Liquor Cordials (Using Hollow Truffle Shells)

Appears in

Chocolates and Confections

By Peter Greweling

Published 2007

  • About
Using hollow truffle shells to produce liquor chocolates relies on ready-made truffle shells. Use of these convenient products eliminates the need for starch molding. However, the size and shape of the finished product is dependent on the size and shape of the shells available. When using truffle shells for liquor chocolate production, boil a concentrated syrup exactly as you would for starch molding. After the syrup is boiled to the desired degree, remove it from the heat and add a measured amount of spirit or liqueur. Then leave the flavored syrup to cool without agitation, covering it with a clean, damp cloth to prevent moisture loss that could cause crystals to form. Once the syrup is cooled to 26°C/78°F, deposit it in the shells, and leave the filled shells undisturbed overnight.
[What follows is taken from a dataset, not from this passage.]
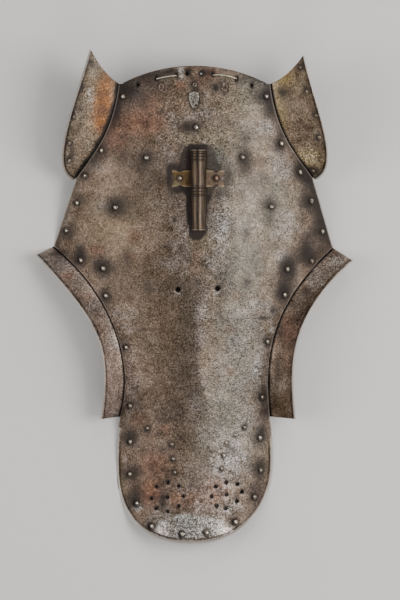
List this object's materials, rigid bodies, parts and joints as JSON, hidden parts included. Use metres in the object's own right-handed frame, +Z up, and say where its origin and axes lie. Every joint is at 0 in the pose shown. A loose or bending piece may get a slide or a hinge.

The syrup exposed to the air forms a thin skin of sugar crystals, which seal the syrup in the shell. The filled, sealed shells are then ready to be capped with chocolate, dipped in chocolate, and decorated as desired. As a shortcut—or remedy, if the sugar fails to crystallize—float a thin layer of melted tempered cocoa butter on top of the syrup in the shells and allow it to set in order to seal the opening. Shells sealed in this manner may be dipped and decorated as usual once the cocoa butter sets.